Broad Topic: Applied Microeconomics. Specific Topic: Charitable Fundraising, Structural Estimation.

Abstract

Fundraising is a form of investment for charities: they invest a certain amount on marketing each year and expect to generate a return in the form of donations. Data seems to show a positive association between fundraising spending and donations, but does this accurately reflect the causal returns on the fundraising efforts? I will present a structural model which characterises the revenue generation and decision making of charities, in addition to an empirical strategy which enables identification of the own charity returns, spillover effects and strategic effects between charities. I find (extremely) tentative evidence that the collective returns outweigh the individual returns amongst Green Charities in the UK, as fundraising by one charity encourages fundraising by other charities (strategic complementarity), and also generates higher returns for other charities (positive spillovers). I will also discuss the limitations of using the fundraising ROI as a measure of fundraising efficiency, the effect of competition in the charity sector and the implications of these findings for charity managers and regulators.

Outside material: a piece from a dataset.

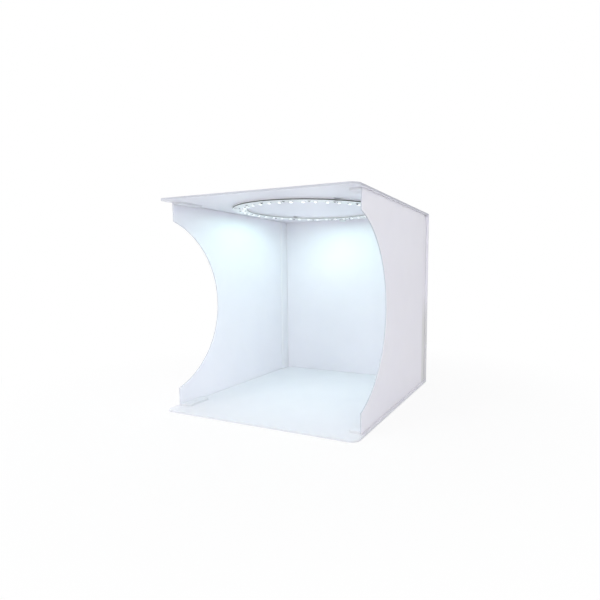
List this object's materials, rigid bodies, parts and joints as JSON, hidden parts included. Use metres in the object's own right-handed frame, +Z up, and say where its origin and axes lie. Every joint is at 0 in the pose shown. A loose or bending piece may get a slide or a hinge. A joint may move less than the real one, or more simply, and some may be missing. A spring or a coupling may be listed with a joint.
{
  "type": "light tent cube",
  "caption": "Fold-up white shooting box with cut-out side walls, rounded front lips, magnet tabs and a ring lamp of small diodes under its roof.",
  "frame": {"origin": "on the ground under the middle of the whole outline, floor lip included", "axes": "+Z up, the open front faces -Y, +X to the right of a person who looks in"},
  "size_m": [0.23, 0.25, 0.2324],
  "materials": {
    "white_sheet": "satin white polypropylene sheet with a fine grain",
    "lamp_board": "white solder mask on a lamp board",
    "lamp": "white diode packages, lit",
    "resistor": "black coated chip resistors",
    "nylon": "moulded white nylon",
    "magnet_plating": "nickel plated disc magnet",
    "inlet_shell": "tinned pressed steel",
    "inlet_tongue": "moulded black contact carrier"
  },
  "bodies": {
    "base": {"floor_board": "white_sheet", "left_floor_board_magnet": "magnet_plating", "right_floor_board_magnet": "magnet_plating"},
    "back": {"back_board": "white_sheet", "left_spine_strip": "white_sheet", "right_spine_strip": "white_sheet", "left_back_flap": "white_sheet", "right_back_flap": "white_sheet"},
    "roof": {"roof_board": "white_sheet", "ring_board": "lamp_board", "lamp_array": "lamp", "resistor_array": "resistor", "front_left_rivet": "nylon", "front_right_rivet": "nylon", "rear_right_rivet": "nylon", "rear_left_rivet": "nylon", "power_inlet": "inlet_shell", "power_inlet_tongue": "inlet_tongue", "left_roof_board_magnet": "magnet_plating", "right_roof_board_magnet": "magnet_plating"},
    "left_side": {"left_wall": "white_sheet"},
    "right_side": {"right_wall": "white_sheet"},
    "left_floor_catch": {"left_floor_tab": "white_sheet", "left_floor_tab_magnet": "magnet_plating"},
    "right_floor_catch": {"right_floor_tab": "white_sheet", "right_floor_tab_magnet": "magnet_plating"},
    "left_roof_catch": {"left_roof_tab": "white_sheet", "left_roof_tab_magnet": "magnet_plating"},
    "right_roof_catch": {"right_roof_tab": "white_sheet", "right_roof_tab_magnet": "magnet_plating"}
  },
  "joints": [
    {"name": "back_recline", "type": "hinge", "parent": "base", "child": "back", "pos_m": [0, 0.125, 0], "axis": [-1, 0, 0], "range_deg": [0, 90]},
    {"name": "roof_lift", "type": "hinge", "parent": "back", "child": "roof", "pos_m": [0, 0.125, 0.231], "axis": [-1, 0, 0], "range_deg": [0, 90]},
    {"name": "left_wall_swing", "type": "hinge", "parent": "back", "child": "left_side", "pos_m": [-0.112, 0.1095, 0.1155], "axis": [0, 0, -1], "range_deg": [0, 90]},
    {"name": "right_wall_swing", "type": "hinge", "parent": "back", "child": "right_side", "pos_m": [0.112, 0.1095, 0.1155], "axis": [0, 0, 1], "range_deg": [0, 90]},
    {"name": "left_floor_tab_fold", "type": "hinge", "parent": "left_side", "child": "left_floor_catch", "pos_m": [-0.1102, -0.09, 0.0038], "axis": [0, -1, 0], "range_deg": [0, 90]},
    {"name": "right_floor_tab_fold", "type": "hinge", "parent": "right_side", "child": "right_floor_catch", "pos_m": [0.1102, -0.09, 0.0038], "axis": [0, 1, 0], "range_deg": [0, 90]},
    {"name": "left_roof_tab_fold", "type": "hinge", "parent": "left_side", "child": "left_roof_catch", "pos_m": [-0.1102, -0.09, 0.2272], "axis": [0, 1, 0], "range_deg": [0, 90]},
    {"name": "right_roof_tab_fold", "type": "hinge", "parent": "right_side", "child": "right_roof_catch", "pos_m": [0.1102, -0.09, 0.2272], "axis": [0, -1, 0], "range_deg": [0, 90]}
  ]
}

05/05 — Two Americas and One Central Bank: Did QE Work?

By Carissa Chen and Aditya Dhar

Broad Topic: Macroeconomics. Specific Topic: Unconventional Monetary Policy, Heterogeneous impacts of QE.

Abstract

We estimate a causal effect of QE1 on quarterly wage income in every county in the U.S including Puerto Rico. For each of the 3,195 counties, we run difference-in-differences regressions with controls for county-level ARRA transfers, local tax rate, manufacturing shares, population, and time fixed-effects. We then construct a national index of geography of ZLB-constrained monetary policy effectiveness, relate effects to county characteristics, and test robustness using VARs. Substantial heterogeneity exists: many counties show significant wage-income responses; characteristics like taxes, education, urbanization and political leaning predict stronger effects. The paper highlights large distributional impacts of QE constrained by the zero-lower bound.

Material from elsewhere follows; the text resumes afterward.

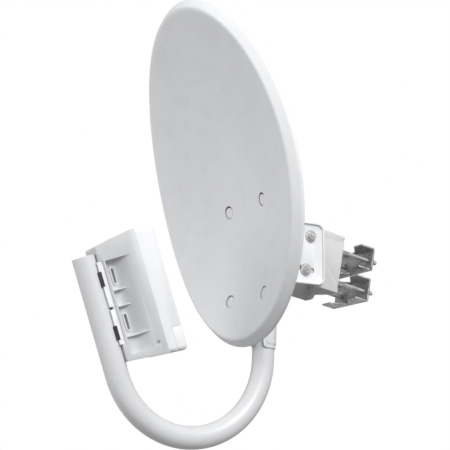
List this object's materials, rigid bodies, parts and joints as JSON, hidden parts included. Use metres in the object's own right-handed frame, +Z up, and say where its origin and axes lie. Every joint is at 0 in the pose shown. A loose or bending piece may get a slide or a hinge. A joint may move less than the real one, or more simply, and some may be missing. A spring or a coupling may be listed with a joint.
{
  "type": "satellite dish",
  "caption": "Oval offset satellite dish with a curved tube arm carrying a radio at its focus, on a tilting bracket with V clamps for a mast.",
  "frame": {"origin": "on the axis of the mast, midway between the two clamp straps", "axes": "+Z up along the mast, the dish looks towards -Y, +X along the tilt pivot"},
  "size_m": [0.4662, 0.5544, 0.753],
  "materials": {
    "dish_paint": "light grey powder coat, fine texture",
    "arm_paint": "off-white powder coat",
    "bracket_paint": "white powder coat",
    "mount_paint": "grey powder coat",
    "galvanised": "hot-dip galvanised, dull",
    "zinc_fastener": "zinc plated",
    "radio_plastic": "fine matt texture",
    "radome_plastic": "fine matt texture",
    "gasket_rubber": "plain black",
    "board": "solder mask",
    "tinned_steel": "tinned",
    "brass_pillar": "plain",
    "jack_plastic": "moulded black"
  },
  "bodies": {
    "mount": {"mast_bracket": "mount_paint", "clamp_bolts": "zinc_fastener", "pivot_bolts": "zinc_fastener", "pivot_washers": "zinc_fastener", "pivot_nuts": "zinc_fastener", "lock_bolts": "zinc_fastener", "lock_washers": "zinc_fastener", "lock_nuts": "zinc_fastener"},
    "upper_clamp": {"clamp_strap_upper": "galvanised", "clamp_washers_upper": "zinc_fastener", "clamp_nuts_upper": "zinc_fastener"},
    "lower_clamp": {"clamp_strap_lower": "galvanised", "clamp_washers_lower": "zinc_fastener", "clamp_nuts_lower": "zinc_fastener"},
    "dish": {"back_bracket": "bracket_paint", "reflector": "dish_paint", "reflector_bolts": "dish_paint", "reflector_washers": "zinc_fastener", "reflector_nuts": "zinc_fastener", "arm_tube": "arm_paint", "arm_saddle": "bracket_paint", "saddle_bolts": "zinc_fastener", "saddle_nuts": "zinc_fastener", "arm_bolts": "zinc_fastener", "arm_nuts": "zinc_fastener", "radio_rail": "radio_plastic", "rail_screws": "zinc_fastener", "rail_inserts": "zinc_fastener", "rail_pads": "gasket_rubber", "radio_screws": "zinc_fastener", "rear_housing": "radio_plastic", "radome": "radome_plastic", "housing_gasket": "gasket_rubber", "housing_screws": "zinc_fastener", "circuit_board": "board", "board_pillars": "brass_pillar", "antenna_screws": "zinc_fastener", "shield_can": "tinned_steel", "antenna_panel": "board", "ethernet_jack": "jack_plastic"},
    "port_cover": {"port_cover": "radome_plastic"}
  },
  "joints": [
    {"name": "elevation", "type": "hinge", "parent": "mount", "child": "dish", "pos_m": [0, -0.0942, 0.03065], "axis": [-1, 0, 0], "range_deg": [-7.8, 12.4]},
    {"name": "upper_clamp_slide", "type": "slide", "parent": "mount", "child": "upper_clamp", "axis": [0, -1, 0], "range_m": [0, 0.026]},
    {"name": "lower_clamp_slide", "type": "slide", "parent": "mount", "child": "lower_clamp", "axis": [0, -1, 0], "range_m": [0, 0.026]},
    {"name": "port_cover_slide", "type": "slide", "parent": "dish", "child": "port_cover", "axis": [0, 0.4989, -0.8666], "range_m": [0, 0.04]}
  ]
}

12/05 — When the East goes West: The impact of GATT on Socialist countries

By Marco Cokic

Broad Topic: Economic History. Specific Topic: Trade History of Socialist Countries.

Abstract

This essay discusses the impact of four Socialist countries accession to GATT (1966–1973). Results suggest signing GATT is associated with a 35–81% increase in export volume and small but meaningful welfare gains in three of four countries. Given methodological limits, these results can be seen as lower-bound effects and imply trade deals across differing political-economic systems can be beneficial.

19/05 — Unwanted daughters: The unintended consequences of a ban on sex-selection on the educational attainment of women

By Garima Rastogi

Broad Topic: Development Economics, Applied Microeconomics. Specific Topic: Gender Economics, Education Economics.

Abstract

Using staggered introduction of a ban on sex-selective abortions across Indian states, this paper finds the ban increased female births and widened the gender gap in educational attainment: females in affected states are less likely to complete Grade 10/12 and enter university. Effects concentrate among poorer households unable to evade the ban; mechanisms point to postnatal discrimination and lower investments in surviving females.

26/05 — Lessons from implementing algorithmic school choice in Sweden

By Nils Lager

Broad Topic: Microeconomic Theory. Specific Topic: Market Design, Mechanism Design.

Abstract

Drawing on two years at Mitt Skolval (a Swedish research-driven social enterprise), this seminar connects school choice literature to practical implementation: the role of information, guaranteeing proximity, explainability, public procurement, and political economy. Abdulkadiroglu & Sö nmez (2003) will be discussed as foundational background.

02/06 — Altruism: How Others Affect our Contribution to Public Goods

By Stefania Merone

Broad Topic: Experimental Economics, Microeconomic Theory, Behavioral Economics. Specific Topic: Public Goods, Altruism.

Abstract

To reconcile theoretical free-riding predictions with empirical positive contributions, this paper augments the Voluntary Contribution Mechanism with a warm-glow style non-monetary reward depending on beneficiaries and inequality. Main results: optimal contribution can be positive, increases with MPCR and number of beneficiaries, and responds negatively to relative income of others. Three experiments are proposed to test these mechanisms.

09/06 — How Childhood Exposure to the Eritrean-Ethiopian War Affected Intimate Partner Violence

By Drummond Orr

Broad Topic: Development Economics. Specific Topic: Adverse Childhood Experiences.

Abstract

Exploiting cohort and geographic variation from the Eritrean–Ethiopian War, this paper finds men exposed as children are more likely to justify and perpetrate IPV; adolescent exposure (12–18) predicts a large increase in perpetration. Female exposure did not affect tolerance for IPV. Results point to groups at risk and inform early-intervention policy design.

16/06 — Can Decentralisation Be a Force for Bad? New Evidence from Decentralising Environmental Clearances in India

By Brooklyn Han and Eddy Zou

Broad Topic: Development Economics, Environmental Economics. Specific Topic: Environmental Regulations in India.

Abstract

Exploiting India's 2006 EIA reform, this paper uses a difference-in-differences strategy on a panel of manufacturing firms (2002–2018) to estimate impacts of decentralisation. Findings: decentralisation reduced likelihood of installing pollution control, cut investments and employment, and had mixed effects across formal/informal sectors — suggesting decentralisation did not improve pollution control and imposed economic costs.